American actor Sean Whalen (who refers to himself as “that guy”) is instantly recognizable and for good reason, he’s been in over a hundred projects ranging from the first “Got Milk?” commercial, Batman Returns, Men in Black, Twister, Lost, Hatchet 3, Halloween 2, Waterworld, Suicide Kings, Never Been Kissed, Charlie’s Angels, Brooklyn Nine-Nine and my personal favorite Wes Craven’s The People Under the Stairs! Today we have the absolute pleasure of speaking with Mr. Whalen about his remarkable career as a part of BLANKMANinc’s Wicked Awesome Halloween Hubub!
BLANKMANinc: How did you first get into acting?
Sean Whalen: I remember in kindergarten, we had a circus in our kindergarten class and I pretended that I was the strong man lifting up huge weights, which are actually two circles on the end of a stick. The class loved it and I thought, “Wow, this is really fun”. In fifth grade I remember starring in and directing a version of Rumpelstiltskin. I remember sliding out onto the stage when I was finished to get the applause and I got a huge standing ovation and I thought “ok, this is pretty cool”. I loved getting the attention, plus I was the youngest of four kids so anything to get attention was cool.

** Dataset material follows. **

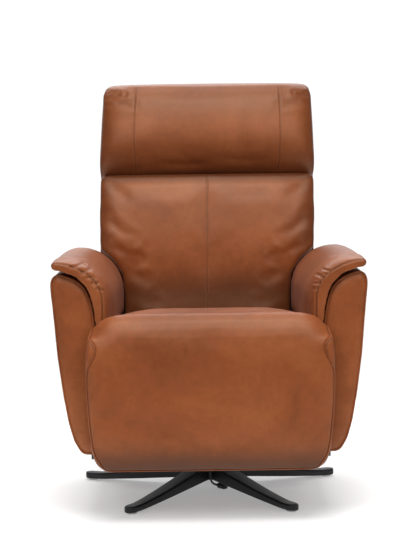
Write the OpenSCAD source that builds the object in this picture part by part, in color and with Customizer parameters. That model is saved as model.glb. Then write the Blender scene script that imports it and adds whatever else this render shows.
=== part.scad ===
// Swivel recliner on a star base: the chair turns on a ball race, the footrest swings up on a
// double parallelogram, the back reclines and the headrest tips forward.
// Millimetres, +Z up, the front of the chair faces -Y, origin on the floor under the swivel.

/* [Star base] */
// Number of legs
leg_count = 5; // [4:1:7]
// Distance from the swivel axis to the tip of a leg
leg_reach = 345; // [280:5:400]
// Width of a leg at its tip
leg_tip_w = 31; // [24:1:36]
// Width of a leg at the hub
leg_root_w = 50; // [36:1:52]
// Thickness of a leg at its tip
leg_tip_t = 15; // [11:1:20]
// Thickness of a leg at the hub
leg_root_t = 36; // [24:1:46]
// Height of the hub's underside above the floor
hub_z = 28; // [20:1:36]
// Radius of the hub
hub_r = 48; // [44:1:56]
// Width of the bevel along the top edges of a leg
leg_bevel = 4; // [2:0.5:6]
// Radius of a floor glide
glide_r = 13; // [9:1:14]
// Height of a floor glide
glide_h = 5; // [3:0.5:8]

/* [Swivel] */
// Radius of the upright spindle
spindle_r = 19; // [16:0.5:22]
// Bore radius of the hollow spindle
spindle_bore_r = 12; // [8:0.5:13]
// Running clearance of the turning fits
run_gap = 0.06; // [0.03:0.01:0.09]
// Radius of the ring of bearing balls
ball_ring_r = 34; // [32:0.5:36]
// Radius of one bearing ball
ball_r = 3; // [2:0.25:3.5]
// Number of bearing balls
ball_count = 16; // [8:1:20]
// Thickness of a bearing race
race_t = 3; // [2:0.5:5]
// Height of the swivel plate's underside
plate_z = 118; // [106:1:128]
// Thickness of the swivel plate
plate_t = 6; // [4:0.5:10]

/* [Steel frame] */
// Room for the footrest linkage and a side plate on each side of the seat frame
linkage_room = 35; // [33:1:45]
// Thickness of the side plates and of the links
link_t = 4; // [3:0.25:4.5]
// Width of a link bar
link_w = 19; // [16:0.5:20]
// Height of a cross tube
tube_h = 26; // [20:1:30]
// Depth of a cross tube
tube_d = 30; // [24:1:40]

/* [Seat] */
// Height of the seat frame's underside
seat_frame_z = 310; // [306:1:316]
// Height of the seat frame
seat_frame_h = 50; // [40:1:54]
// Width of the seat frame
seat_frame_w = 410; // [380:2:420]
// Height of the crest of the seat above the floor
seat_crest_z = 490; // [475:1:510]
// How far the footrest reaches over the front of each arm
chaise_lap = 42; // [20:1:60]
// Gap between the arms' pads and the footrest
chaise_gap = 11; // [6:1:20]
// Height of the lower edge of the footrest
chaise_low_z = 134; // [120:2:180]
// Thickness of the footrest pad
pad_t = 45; // [36:1:45]
// Thickness of the footrest board
board_t = 12; // [9:0.5:13]

/* [Arms] */
// Width of an arm at its widest
arm_w = 126; // [100:2:150]
// Distance from the swivel axis to the front of an arm
arm_reach = 360; // [330:2:380]
// Distance from the rear of an arm to the back hinge
arm_rear_gap = 50; // [45:1:80]
// Height of the underside of an arm
arm_z = 165; // [155:1:180]
// Height of an arm below its pad
arm_h = 418; // [380:2:440]
// Height of the crown of the pad above the arm
pad_rise = 37; // [30:1:45]
// Thickness of an arm's side walls
arm_wall = 8; // [5:0.5:12]
// Height of the black strip under an arm
arm_cap_h = 12; // [8:1:16]

/* [Back] */
// Lean of the back at rest
back_lean = 14; // [10:1:18]
// Length of the back up to the headrest, along its lean
back_len = 415; // [400:5:420]
// How far the back and the headrest reach over each arm
back_lap = 42; // [20:1:60]
// Gap between the back cushion and each arm
lumbar_gap = 39; // [36:1:60]
// Thickness of the back cushion
back_pad_t = 62; // [50:1:64]
// Depth of the back shell behind the cushion
back_shell_d = 88; // [80:1:100]
// Length of the headrest along the lean
head_len = 256; // [220:2:280]
// Thickness of the headrest cushion
head_pad_t = 95; // [80:1:100]
// Furthest recline of the back
recline_max = 40; // [20:1:40]

/* [Controls] */
// Radius of a push button
button_r = 7; // [5:0.5:8]
// Distance between neighbouring buttons
button_pitch = 26; // [20:1:30]

/* [Hidden] */
$fn = 48;
fine_fn = 96;

// Colours
black_coat = "#17171a";
steel_grey = "#8d9096";
bright_steel = "#b9bcc2";
tan_leather = "#99562f";
ply_wood = "#c69a63";
clear_grey = "#b8b8b4";
dark_plastic = "#222225";
board_green = "#1d5a35";

// Shared small sizes
over = 2;
touch_gap = 0.3;
weld = 0.5;
layer_gap = 0.5;
seam_gap = 0.1;

// The swivel stack, from the hub upwards
hub_top = hub_z + leg_root_t;
ball_play = 0.1;
ball_z = hub_top + race_t + ball_r + ball_play;
upper_race_z = ball_z + ball_r + ball_play;
race_margin_share = 2.5;
race_r = ball_ring_r + race_margin_share * ball_r;
bearing_wall = 8;
bearing_r = spindle_r + bearing_wall;
shroud_wall = 1.5;
shroud_gap = 1.2;
shroud_r = race_r + shroud_gap;
shroud_clear = 4;
plate_top = plate_z + plate_t;
nut_flange_t = 3;
nut_h = 12;
nut_wall = 6;
nut_lip = 4;
nut_r = spindle_r + nut_wall;
nut_flange_r = nut_r + nut_lip;
spindle_lift = 2;
spindle_z = hub_z + spindle_lift;
spindle_top = plate_top + touch_gap + nut_h;
cage_t = 1.6;
cage_side = 3.4;
gland_h = 14;
gland_drop = 8;
gland_z = hub_z + gland_drop;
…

BMi: You studied in the Groundlings Theater, correct?
SW: Yes, I did.
BMi: What was your time like there?
SW: It was great. It was a long time ago. Lisa Kudrow and I did the Sunday show together. A lot of people were there. I went through the program really quickly in two years. It’s very hard to do that these days. It takes like six or seven years to even get through the program these days. Everyone was super supportive, really nice, really supportive. Now that it’s become kind of a hotbed for Saturday Night Live, it’s definitely become more competitive, it’s more business in terms of the people, not the teachers or the school but the students. They’re really competing. We were all just fans of each other; we just loved to watch each other’s stuff. We would always finish our skits first so we could change for our next skit so we could run around back stage and watch the other people perform because we just loved everybody’s stuff. It was just a nurturing, fun, awesome place. I loved it.
SW: That was my first movie. It was fantastic! I had an acting coach at the time and she coached me through and really helped me understand that Roach was not just a crazy little cackling boy but a real person that was kind of heroic in his own way, brave in his own way and very childlike in his own way. He still held onto his childhood even though these horrible things had happened to him and Wes really wanted to nurture that from an acting point of view. He really wanted to make all the actors and all the situations real even though it was a crazy situation. I mean, acting’s definition is acting truthfully under an imaginary circumstance and that’s really what he strove for. He kept the set very casual, very casual and really safe for us to really get into character. I remember my death scene he gave me time to go prepare for that emotionally. He wasn’t just about shooting it and having it be finished, he wanted good quality acting going on at the same time even though it was horror.
BMi: I can imagine it was kind of challenging having to act without your tongue.
SW: Yeah, I had to wear a prosthetic tongue. I put that in the rest of the shoot just so I would never talk again. One time they were shooting at me and I said “Oh crap!” and Wes pulled me over and said “You can’t do that” and I said “What did I do?” and he said “You can’t talk” so I requested that that tongue be put in my mouth the whole time. The prosthetic tongue really impeded my talking so I could basically live a full experience without worrying about it. I could try and talk but it wouldn’t make any sense because my tongue was cut out. That was the solution. It was too hard to fake like I didn’t have a tongue. It was easier to just make my tongue hard to talk with.
BMi: Speaking of hard to talk, you were in the very first “Got Milk?” commercial that is the only reason I know who shot Alexander Hamilton to this day, did you have any idea that that campaign and commercial would become so successful?
SW: No, I had no idea. I really didn’t. In fact, when I saw it I thought “Oh this is nice, this is kind of funny” and then within a week after it first going on the air I couldn’t walk down the street without people yelling “Aaron Burr” or “Got Milk?” it was crazy.